Penn hopes to top the standings and avenge its 2017 championship series loss to Yale. With the changes in scheduling, the Quakers feel that their ability to succeed on the diamond will be complemented by increasing success in the classroom.

“Personally I’m a fan of changing to three games. Last year, with four games, two double headers, by the end of the weekend your body was pretty destroyed. It’ll be easier on a level to focus and on a physical level for your body,” junior first baseman Sean Phelan said.

Both players and coaches agree that there will be increased potential for academics with upcoming Ivy play. The Ivy League prides itself on the dual role of its student-athletes, and the new Ivy League format allows Penn baseball to better cope with their schoolwork in season.
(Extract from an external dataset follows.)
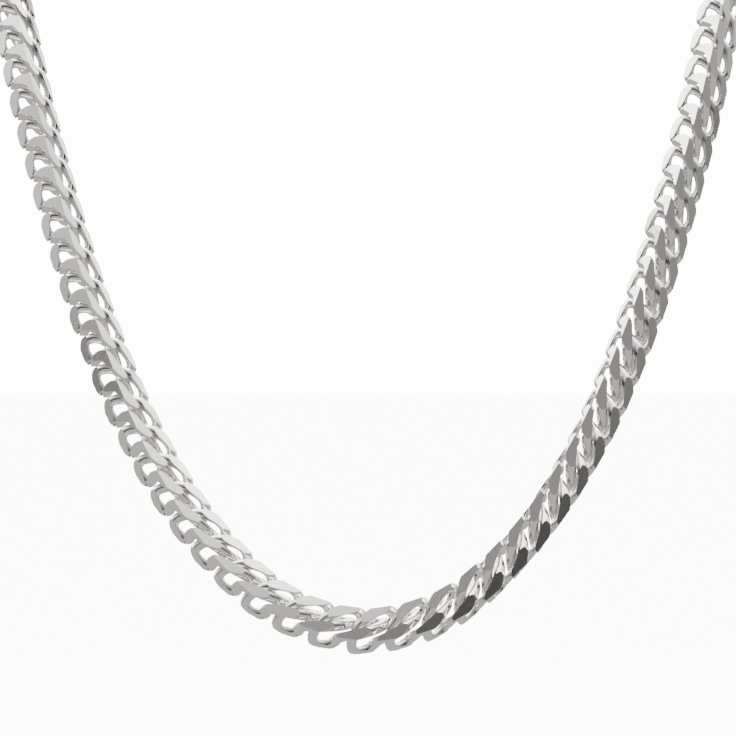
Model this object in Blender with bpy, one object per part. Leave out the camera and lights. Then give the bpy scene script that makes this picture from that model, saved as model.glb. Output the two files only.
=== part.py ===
# Foxtail chain necklace: flat-cut square links in one loop, with a plain clasp at the nape.
# Blender 4.5, metres, +Z up, front towards -Y. The origin is where the clasp rests on the neck.
import math

import bmesh
import bpy
import numpy as np
from mathutils import Matrix, Vector

MM = 0.001

# The link: a bent oval of wire whose four sides are cut flat to a square.
CHAIN_WIDTH = 5.0 * MM          # across the flats
LINK_PITCH = 5.06 * MM          # from one link to the next
WIRE = 1.75 * MM                # thickness of the wire before it is cut
LINK_HALF_WIDTH = 2.05 * MM     # swing of the wire's centre across the front face
LINK_HALF_DEPTH = 2.05 * MM     # swing of the wire's centre through the chain
SQUARENESS = 0.8                # 1 is a plain twisted oval, less presses it to the square's sides
FUSE = 0.20 * MM                # how far touching links sink into each other
MEET_GAP = 0.30 * MM            # play where the two halves hook together
LINK_SIDES = 10                 # straight pieces around one link
WIRE_SIDES = 5

# The clasp: one plain plate with an eye at each end, and a box over its middle.
CLASP_PLATE = 1.3 * MM          # thickness of the plate
CLASP_BODY = 3.0 * MM           # thickness of the box
CLASP_BODY_LENGTH = 8.0 * MM
CLASP_RIM = 1.0 * MM            # metal around each eye
EYE_CLEARANCE = 0.32 * MM       # around the end link's wire in its eye
CLASP_NECK = 2.6 * MM           # from the box to the nearer side of the eye
CLASP_BEVEL = 0.35 * MM
EYE_SIDES = 24

# Chosen points of the right half of the route, in millimetres from the lowest point of the front:
# to the right, back, and up. The left half is its mirror image.
ROUTE_POINTS = [
    (0.0, 0.0, 0.0),
    (7.9, 0.7, 1.5),
    (14.6, 2.4, 5.1),
    (23.3, 6.4, 13.8),
    (29.4, 10.6, 22.8),
    (34.0, 14.8, 31.7),
    (40.9, 23.2, 49.7),
    (46.2, 31.6, 67.7),
    (48.5, 35.8, 76.7),
    (53.0, 49.0, 95.0),
    (58.0, 69.0, 108.5),
    (58.0, 93.0, 115.0),
    (47.5, 115.0, 118.0),
    (26.0, 129.5, 119.0),
    (0.0, 134.0, 119.0),
]
# How the chain's front face turns about its own line: share of the half route, and degrees.
ROLL_STATIONS = [(-1.0, -57.0), (-0.42, -57.0), (-0.26, -50.0), (-0.11, -23.0), (0.0, 4.0),
                 (0.11, 15.0), (0.22, 24.0), (0.42, 54.0), (1.0, 54.0)]
ROUTE_SAMPLES = 3000


def closed_spline(points, samples):
    """A smooth closed curve through the points, as evenly spaced samples."""
    n = len(points)
    chord = np.linalg.norm(np.roll(points, -1, 0) - points, axis=1) ** 0.5
    knot = np.concatenate([[0.0], np.cumsum(chord)])
    h = chord
    a = np.zeros((n, n))
    b = np.zeros((n, 3))
    for i in range(n):
        p, q = (i - 1) % n, (i + 1) % n
        a[i, p] += h[p]
        a[i, i] += 2.0 * (h[p] + h[i])
        a[i, q] += h[i]
        b[i] = 6.0 * ((points[q] - points[i]) / h[i] - (points[i] - points[p]) / h[p])
    m = np.linalg.solve(a, b)
    u = np.linspace(0.0, knot[-1], samples * 2, endpoint=False)
    i = np.clip(np.searchsorted(knot, u, side="right") - 1, 0, n - 1)
    q = (i + 1) % n
    w = (u - knot[i])[:, None]
    v = h[i][:, None] - w
    hi = h[i][:, None]
    curve = (m[i] * v ** 3 + m[q] * w ** 3) / (6.0 * hi) \
        + (points[i] / hi - m[i] * hi / 6.0) * v + (points[q] / hi - m[q] * hi / 6.0) * w
    curve = np.vstack([curve, curve[:1]])
    run = np.concatenate([[0.0], np.cumsum(np.linalg.norm(np.diff(curve, axis=0), axis=1))])
    even = np.linspace(0.0, run[-1], samples, endpoint=False)
    return np.stack([np.interp(even, run, curve[:, k]) for k in range(3)], axis=1), run[-1]


def unit(v):
    return v / np.linalg.norm(v)


right = np.array(ROUTE_POINTS) * MM
left = right[1:-1][::-1] * np.array([-1.0, 1.0, 1.0])
route, route_length = closed_spline(np.vstack([right, left]), ROUTE_SAMPLES)
nape = right[-1].copy()
tangents = np.roll(route, -1, 0) - np.roll(route, 1, 0)
tangents /= np.linalg.norm(tangents, axis=1)[:, None]

# A steady frame is carried from the front both ways, so the chain doesn't twist by itself.
lean = math.atan2(ROUTE_POINTS[8][1], ROUTE_POINTS[8][2])
steady = np.zeros_like(route)
steady[0] = (0.0, -math.cos(lean), math.sin(lean))
half_samples = ROUTE_SAMPLES // 2
for step in (1, -1):
    for k in range(half_samples):
        i, j = (step * k) % ROUTE_SAMPLES, (step * (k + 1)) % ROUTE_SAMPLES
        v = steady[i] - tangents[j] * np.dot(steady[i], tangents[j])
        if step == -1 and k == half_samples - 1:
            break
        steady[j] = unit(v)


def place(distance):
    """Point, tangent and steady normal at a distance along the route from the front."""
    f = distance / route_length * ROUTE_SAMPLES
    i = int(math.floor(f))
    w = f - i
    i, j = i % ROUTE_SAMPLES, (i + 1) % ROUTE_SAMPLES
    return (route[i] * (1 - w) + route[j] * w, unit(tangents[i] * (1 - w) + tangents[j] * w),
            unit(steady[i] * (1 - w) + steady[j] * w))


# The ring of one link, with its long way along the chain.
LINK_HALF_LENGTH = (LINK_PITCH + WIRE - FUSE) / 2.0
end_swing = (LINK_HALF_WIDTH, -LINK_HALF_DEPTH * 2.0 ** SQUARENESS)


def squared(v):
    return math.copysign(abs(v) ** SQUARENESS, v)


def ring_point(t):
    return np.array([LINK_HALF_WIDTH * squared(math.sin(t)), -LINK_HALF_DEPTH * squared(math.sin(2.0 * t)),
                     LINK_HALF_LENGTH * math.cos(t)])


def link_mesh():
    """Vertices and faces of one link, its wire's corner facing inwards and its sides cut flat."""
    verts, faces = [], []
    cut = CHAIN_WIDTH / 2.0
    for i in range(LINK_SIDES):
        t = 2.0 * math.pi * i / LINK_SIDES
        c = ring_point(t)
        along = unit(ring_point(t + 0.001) - ring_point(t - 0.001))
        inward = unit(-c + along * np.dot(c, along))
        side = np.cross(along, inward)
        for k in range(WIRE_SIDES):
            w = 2.0 * math.pi * k / WIRE_SIDES
            p = c + WIRE / 2.0 * (math.cos(w) * inward + math.sin(w) * side)
            p[0] = min(cut, max(-cut, p[0]))
            p[1] = min(cut, max(-cut, p[1]))
            verts.append(p)
    for i in range(LINK_SIDES):
        j = (i + 1) % LINK_SIDES
        for k in range(WIRE_SIDES):
            m = (k + 1) % WIRE_SIDES
            faces.append((i * WIRE_SIDES + k, i * WIRE_SIDES + m, j * WIRE_SIDES + m, j * WIRE_SIDES + k))
    return np.array(verts), faces


ring_verts, ring_faces = link_mesh()

# The clasp's eyes, and the links that fill each half between the front and an eye.
eye_radius = WIRE / 2.0 + EYE_CLEARANCE
eye_centre = CLASP_BODY_LENGTH / 2.0 + CLASP_NECK + eye_radius
# The wire of the last link sits in the eye, against the side away from the clasp's box.
hook_at = eye_centre
meet_pitch = LINK_PITCH - FUSE - MEET_GAP
run = route_length / 2.0 - hook_at - meet_pitch / 2.0 - LINK_HALF_LENGTH
link_steps = max(2, int(round(run / LINK_PITCH)))
pitch = run / link_steps


def frame(distance, roll):
    """Axes of a link: across its front face, through the chain, and along it."""
    c, along, normal = place(distance)
    through = -normal
    across = np.cross(through, along)
    r = math.radians(roll)
    return (c, across * math.cos(r) + through * math.sin(r),
            through * math.cos(r) - across * math.sin(r), along)


def eye_roll(side):
    """Roll that lays the end bend of the last link square to the clasp's plate."""
    c, across, through, along = frame(side * (route_length / 2.0 - hook_at - LINK_HALF_LENGTH), 0.0)
    wire = math.atan2(end_swing[1] * side, end_swing[0])
    roll = math.degrees(math.atan2(through[1], across[1]) - wire)
    near = ROLL_STATIONS[-1][1] if side > 0 else ROLL_STATIONS[0][1]
    return near + (roll - near + 90.0) % 180.0 - 90.0


stations = [list(s) for s in ROLL_STATIONS]
for side in (-1, 1):
    stations[0 if side < 0 else -1][1] = eye_roll(side)


def roll_at(distance):
    share = distance / (route_length / 2.0)
    xs = [s[0] for s in stations]
    ys = [s[1] for s in stations]
    # smoothed, so that the turn has no kinks
    return sum(float(np.interp(share + d, xs, ys)) for d in (-0.06, -0.03, 0.0, 0.03, 0.06)) / 5.0


def silver():
    m = bpy.data.materials.new("polished_silver")
    m.use_nodes = True
    s = m.node_tree.nodes["Principled BSDF"]
    s.inputs["Base Color"].default_value = (0.86, 0.86, 0.85, 1.0)
    s.inputs["Metallic"].default_value = 1.0
    s.inputs["Roughness"].default_value = 0.12
    return m


material = silver()


def add_object(name, verts, faces):
    me = bpy.data.meshes.new(name)
    me.from_pydata([tuple(v - nape_origin) for v in verts], [], faces)
    me.materials.append(material)
    me.validate()
    me.update()
    ob = bpy.data.objects.new(name, me)
    bpy.context.scene.collection.objects.link(ob)
    return ob


def join_by(target, other, operation):
    """Boolean of two objects, kept as the plain mesh of the first."""
    mod = target.modifiers.new("cut", "BOOLEAN")
    mod.operation = operation
    mod.solver = "EXACT"
    mod.object = other
    graph = bpy.context.evaluated_depsgraph_get()
    graph.update()
    me = bpy.data.meshes.new_from_object(target.evaluated_get(graph))
    target.modifiers.remove(mod)
    old = target.data
    target.data = me
    bpy.data.meshes.remove(old)
    bpy.data.objects.remove(other)
    me.name = target.name
    me.materials.clear()
    me.materials.append(material)


for ob in list(bpy.data.objects):
    bpy.data.objects.remove(ob)

# The clasp rests on the neck with the inner face of its box, and the origin is there.
nape_origin = nape + np.array([0.0, -CLASP_BODY / 2.0, 0.0])

for side, name in ((-1, "chain_left"), (1, "chain_right")):
    groups = [([], []), ([], [])]
    for k in range(link_steps + 1):
        distance = side * (meet_pitch / 2.0 + k * pitch)
        roll = stations[0 if side < 0 else -1][1] if k == link_steps else roll_at(distance)
        c, across, through, along = frame(distance, roll)
        basis = np.stack([across, through, along])
        verts, faces = groups[k % 2]
        base = len(verts)
        verts.extend(c + ring_verts @ basis)
        faces.extend(tuple(base + v for v in f) for f in ring_faces)
    first = add_object(name, *groups[0])
    second = add_object(name + "_more", *groups[1])
    join_by(first, second, "UNION")

# The clasp's plate is one outline with round ends, then its eyes are cut and the box is added.
plate_end = eye_centre + eye_radius + CLASP_RIM
plate_half = eye_radius + CLASP_RIM
outline = []
for sign, start in ((1, -90.0), (-1, 90.0)):
    for k in range(EYE_SIDES // 2 + 1):
        w = math.radians(start + 180.0 * k / (EYE_SIDES // 2))
        outline.append((sign * eye_centre + plate_half * math.cos(w), plate_half * math.sin(w)))
n = len(outline)
verts = [nape + np.array([x, s * CLASP_PLATE / 2.0, z]) for s in (-1, 1) for x, z in outline]
faces = [tuple(range(n)), tuple(range(2 * n - 1, n - 1, -1))]
faces += [(i, i + n, (i + 1) % n + n, (i + 1) % n) for i in range(n)]
clasp = add_object("clasp", verts, faces)

for sign in (-1, 1):
    verts = []
    for s in (-1, 1):
        for k in range(EYE_SIDES):
            w = 2.0 * math.pi * k / EYE_SIDES
            verts.append(nape + np.array([sign * eye_centre + eye_radius * math.cos(w), s * CLASP_PLATE,
                                          eye_radius * math.sin(w)]))
    faces = [tuple(range(EYE_SIDES)), tuple(range(2 * EYE_SIDES - 1, EYE_SIDES - 1, -1))]
    faces += [(i, i + EYE_SIDES, (i + 1) % EYE_SIDES + EYE_SIDES, (i + 1) % EYE_SIDES)
              for i in range(EYE_SIDES)]
    join_by(clasp, add_object("eye", verts, faces), "DIFFERENCE")

body = bmesh.new()
bmesh.ops.create_cube(body, size=1.0)
bmesh.ops.scale(body, vec=(CLASP_BODY_LENGTH, CLASP_BODY, 2.0 * plate_half), verts=body.verts)
bmesh.ops.bevel(body, geom=list(body.edges), offset=CLASP_BEVEL, segments=1, affect="EDGES")
box_verts = [nape + np.array(v.co) for v in body.verts]
body.verts.index_update()
box_faces = [tuple(v.index for v in f.verts) for f in body.faces]
body.free()
join_by(clasp, add_object("box", box_verts, box_faces), "UNION")

# Each body is turned outwards and has no doubled points.
for ob in list(bpy.data.objects):
    bm = bmesh.new()
    bm.from_mesh(ob.data)
    bmesh.ops.remove_doubles(bm, verts=bm.verts, dist=0.000002)
    bmesh.ops.triangulate(bm, faces=bm.faces)
    bmesh.ops.recalc_face_normals(bm, faces=bm.faces)
    bm.to_mesh(ob.data)
    bm.free()
    ob.data.update()
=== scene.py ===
# Foxtail chain necklace, dressed for the picture: every link cut flat on four sides and polished.
# Blender 4.5, metres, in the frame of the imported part: origin at the nape, front towards -Y.
import math

import bpy
import bmesh
import numpy as np
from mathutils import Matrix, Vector


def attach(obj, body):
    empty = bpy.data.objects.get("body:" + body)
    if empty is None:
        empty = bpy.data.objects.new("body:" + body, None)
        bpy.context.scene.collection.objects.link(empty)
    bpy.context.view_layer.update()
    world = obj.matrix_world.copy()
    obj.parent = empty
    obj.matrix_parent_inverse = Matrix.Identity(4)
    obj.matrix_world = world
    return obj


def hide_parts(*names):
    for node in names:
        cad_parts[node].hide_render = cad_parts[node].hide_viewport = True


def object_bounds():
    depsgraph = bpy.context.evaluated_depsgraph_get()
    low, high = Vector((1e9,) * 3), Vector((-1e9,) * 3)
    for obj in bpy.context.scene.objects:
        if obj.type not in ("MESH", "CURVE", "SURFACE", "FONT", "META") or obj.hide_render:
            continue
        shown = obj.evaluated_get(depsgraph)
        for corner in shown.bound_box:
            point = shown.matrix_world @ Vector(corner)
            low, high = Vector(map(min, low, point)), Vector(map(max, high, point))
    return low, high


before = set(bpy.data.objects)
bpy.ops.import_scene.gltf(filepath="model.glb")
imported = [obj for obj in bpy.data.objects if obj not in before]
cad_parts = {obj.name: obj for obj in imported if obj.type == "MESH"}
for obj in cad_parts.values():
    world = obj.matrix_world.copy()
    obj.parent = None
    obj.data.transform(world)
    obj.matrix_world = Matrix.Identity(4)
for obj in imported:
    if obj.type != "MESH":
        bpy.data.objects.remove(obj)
cad_low, cad_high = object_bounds()
MM = 0.001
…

“It really frees up your weekend, it can get kind of tough with playing four games, with homework and things you need to get done. It’s not like teachers are going to give you passes on that kind of stuff," sophomore pitcher Mitchell Holcomb said.

“From a student athlete standpoint, as far as quality of life is better for everybody. A good example is if you’re away and only playing a single game, we’re getting our guys back to campus at a reasonable hour … [to] help prepare themselves to have a good week in the classroom as well," Yurkow said.

Defending champion Yale is the current favorite to win the Ivy League this year according to preseason polls. Penn is projected to finish fourth, behind Dartmouth and Columbia. 

Wednesday, March 21 should have been the Quakers’ first home game of the year, set against Lehigh University, but has been postponed indefinitely due to inclement weather. The Red and Blue will simultaneously open Ivy play and host their first home game against Brown on Saturday, March 24 at 11:30 am.